PTQ is performed to reduce the precision of quantizable weights (e.g., linear layers) to a lower bit-width. Supported formats are:

W4A16

W8A8-INT8

  • Uses channel-wise quantization to compress weights to 8 bits using GPTQ, and uses dynamic per-token quantization to compress activations to 8 bits. Requires calibration dataset for weight quantization. Activation quantization is carried out during inference on vLLM.
  • Useful for speed ups in high QPS regimes or offline serving on vLLM.
  • Recommended for NVIDIA GPUs with compute capability <8.9 (Ampere, Turing, Volta, Pascal, or older).

W8A8-FP8

  • Uses channel-wise quantization to compress weights to 8 bits, and uses dynamic per-token quantization to compress activations to 8 bits.
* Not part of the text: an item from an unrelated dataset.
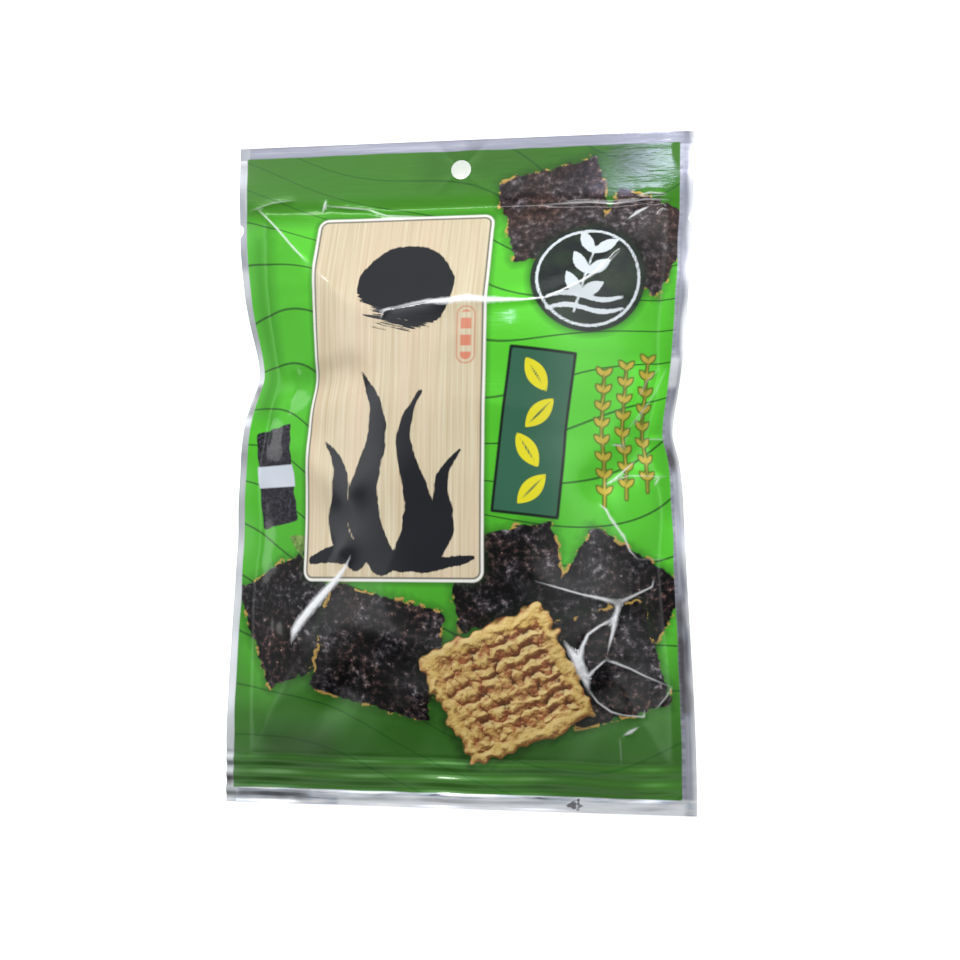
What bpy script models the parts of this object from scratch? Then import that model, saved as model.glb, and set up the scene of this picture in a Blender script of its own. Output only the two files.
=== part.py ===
"""A sealed foil snack pouch, lying on its back with the printed side up.

The pouch is one closed solid. A front film and a back film meet in a flat sealed rim: narrow
seals down both sides, a deeper seal at the bottom and a wide header with a hang hole at the top.
Between the seals the front film bulges over the filling, and the back film rests flat on the
ground. Film can't stretch, so towards each end the bulge is cut off by straight lines that run
from a bent ridge down to the seal. The side seals are pulled in where the filled pouch buckles,
and each of these places sends a valley into the front film. X runs across the pouch, Y towards
its header, Z up.
"""

import math
from collections import namedtuple

import bmesh
import bpy
import numpy as np

# The pouch as it lies, filled
WIDTH = 0.180
LENGTH = 0.258
FRONT_RISE = 0.024
BACK_DROP = 0.027

# The sealed rim
SEAL_THICKNESS = 0.0008
SIDE_SEAL = 0.009
BOTTOM_SEAL = 0.017
HEADER = 0.027
SIDE_RIM_HEIGHT = 0.0085
END_RIM_HEIGHT = 0.0045
RIM_WAVE = 0.0011
WAVE_LENGTH_ACROSS = 0.110
WAVE_LENGTH_ALONG = 0.095

# The hang hole and the two tear notches
HOLE_DIAMETER = 0.008
HOLE_FROM_TOP = 0.012
NOTCH_FROM_TOP = 0.034
NOTCH_DEPTH = 0.0016
NOTCH_RADIUS = 0.0025
CUTTER_HEIGHT = 0.030

# How the filling shapes the body: its section, its ends, and how it meets the ground
SECTION_POWER = 2.6
SEAL_EASE = 0.04
END_ROUNDNESS = 0.22
FILLED_FROM = BOTTOM_SEAL - LENGTH / 2
FILLED_TO = LENGTH / 2 - HEADER
GROUND_BLEND = 0.0012
RELIEF_FADE = 4.0

# The bent ridges from which the film runs straight down to the header and to the bottom seal
RIDGE_ABOVE = [
    (-0.081, 0.103), (-0.073, 0.095), (-0.064, 0.086), (-0.056, 0.076), (-0.044, 0.062), (-0.026, 0.057),
    (-0.002, 0.060), (0.020, 0.0605), (0.036, 0.061), (0.049, 0.068), (0.062, 0.080), (0.081, 0.102),
]
RIDGE_BELOW = [
    (-0.081, -0.112), (-0.060, -0.074), (-0.040, -0.060), (0.000, -0.066),
    (0.040, -0.062), (0.060, -0.076), (0.081, -0.112),
]
RIDGE_EASE = 0.003
RIDGE_STEP = 0.0005
RIDGE_SOFTNESS = 0.014
LEAST_RUN = 0.003

# The mesh: cells across each zone of the rim and of the body
SIDE_SEAL_CELLS = 2
BODY_CELLS_ACROSS = 36
BOTTOM_SEAL_CELLS = 3
BODY_CELLS_ALONG = 46
HEADER_CELLS = 5
HOLE_SIDES = 32
ARC_STEPS = 8

# A side seal is drawn in along a long waist and at one sharper pinch
Waist = namedtuple("Waist", "depth pinch_depth pinch_at reach_above reach_below")
LEFT_WAIST = Waist(0.0035, 0.0087, 0.037, 0.026, 0.013)
RIGHT_WAIST = Waist(0.0043, 0.0043, 0.012, 0.020, 0.009)

# A fold of the front film follows an arc through three places. A valley's height is negative.
Fold = namedtuple("Fold", "start middle end height half_width")
FOLDS = {
    "shoulder ridge": Fold((-0.034, 0.057), (0.008, 0.062), (0.062, 0.080), 0.0006, 0.0055),
    "upper left ridge": Fold((-0.082, 0.102), (-0.070, 0.089), (-0.056, 0.072), 0.0008, 0.0050),
    "header crease": Fold((-0.070, 0.101), (0.000, 0.097), (0.074, 0.101), -0.0010, 0.0050),
    "left pinch valley": Fold((-0.084, 0.036), (-0.062, 0.030), (-0.040, 0.034), -0.0030, 0.0075),
    "left facet ridge": Fold((-0.080, 0.014), (-0.060, 0.005), (-0.038, -0.012), 0.0015, 0.0065),
    "right pinch valley": Fold((0.086, 0.011), (0.070, 0.003), (0.056, -0.007), -0.0030, 0.0070),
    "right facet ridge": Fold((0.080, 0.040), (0.069, 0.026), (0.061, 0.010), 0.0013, 0.0055),
    "lower left ridge": Fold((-0.042, -0.034), (-0.052, -0.048), (-0.062, -0.062), 0.0018, 0.0060),
    "lower right ridge": Fold((0.032, -0.042), (0.052, -0.049), (0.078, -0.045), 0.0014, 0.0060),
    "bottom left valley": Fold((-0.062, -0.113), (-0.053, -0.098), (-0.040, -0.084), -0.0022, 0.0070),
    "bottom middle ridge": Fold((-0.020, -0.113), (-0.018, -0.100), (-0.012, -0.086), 0.0012, 0.0065),
    "bottom right valley": Fold((0.044, -0.113), (0.050, -0.096), (0.062, -0.078), -0.0020, 0.0070),
}


def clear_scene():
    for thing in list(bpy.data.objects):
        bpy.data.objects.remove(thing, do_unlink=True)


def collection(name):
    made = bpy.data.collections.new(name)
    bpy.context.scene.collection.children.link(made)
    return made


def film_material():
    """Glossy printed film, in the bright green of its ground."""
    material = bpy.data.materials.new("printed_foil_film")
    material.use_nodes = True
    shader = material.node_tree.nodes["Principled BSDF"]
    shader.inputs["Base Color"].default_value = (0.075, 0.455, 0.035, 1.0)
    shader.inputs["Roughness"].default_value = 0.25
    shader.inputs["Metallic"].default_value = 0.0
    return material


def zones(lengths, cells):
    """Shares of the whole, from 0 to 1: one on each zone's edge, and evenly spaced between."""
    edges = np.concatenate([[0.0], np.cumsum(lengths)]) / sum(lengths)
    lines = [np.linspace(a, b, n, endpoint=False) for a, b, n in zip(edges, edges[1:], cells)]
    return np.concatenate(lines + [[1.0]])


def drawn_in(y, waist):
    """How far a side seal lies inside the straight side of an empty pouch."""
    reach = np.where(y > waist.pinch_at, waist.reach_above, waist.reach_below)
    held = np.clip(1 - (2 * y / LENGTH) ** 2, 0, 1)
    pinch = waist.pinch_depth / (1 + ((y - waist.pinch_at) / reach) ** 2)
    return waist.depth * held**2.5 + pinch * held


def sides(y):
    """X of the left side and of the right side."""
    return -WIDTH / 2 + drawn_in(y, LEFT_WAIST), WIDTH / 2 - drawn_in(y, RIGHT_WAIST)


def rim_height(x, y):
    """Height of the seals' middle: highest and wavy half way up the sides, low at the ends."""
    towards_end = (2 * y / LENGTH) ** 2
    towards_side = (2 * x / WIDTH) ** 2
    height = SIDE_RIM_HEIGHT + (END_RIM_HEIGHT - SIDE_RIM_HEIGHT) * towards_end
    wave = np.sin(2 * math.pi * (x / WAVE_LENGTH_ACROSS + y / WAVE_LENGTH_ALONG))
    return height + RIM_WAVE * wave * towards_side * (1 - towards_end)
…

Does not require calibration dataset. Activation quantization is carried out during inference on vLLM.
  • Useful for speed ups in high QPS regimes or offline serving on vLLM.
  • Recommended for NVIDIA GPUs with compute capability >=9.0 (Hopper and Blackwell).

Sparsification

Sparsification reduces model complexity by pruning selected weight values to zero while retaining essential weights in a subset of parameters. Supported formats include:

2:4-Sparsity with FP8 Weight, FP8 Input Activation

  • Uses (1) semi-structured sparsity (SparseGPT), where, for every four contiguous weights in a tensor, two are set to zero. (2) Uses channel-wise quantization to compress weights to 8 bits and dynamic per-token quantization to compress activations to 8 bits.
  • Useful for better inference than W8A8-fp8, with almost no drop in its evaluation score blog. Note: Small models may experience accuracy drops when the remaining non-zero weights are insufficient to recapitulate the original distribution.
  • Recommended for compute capability >=9.0 (Hopper and Blackwell).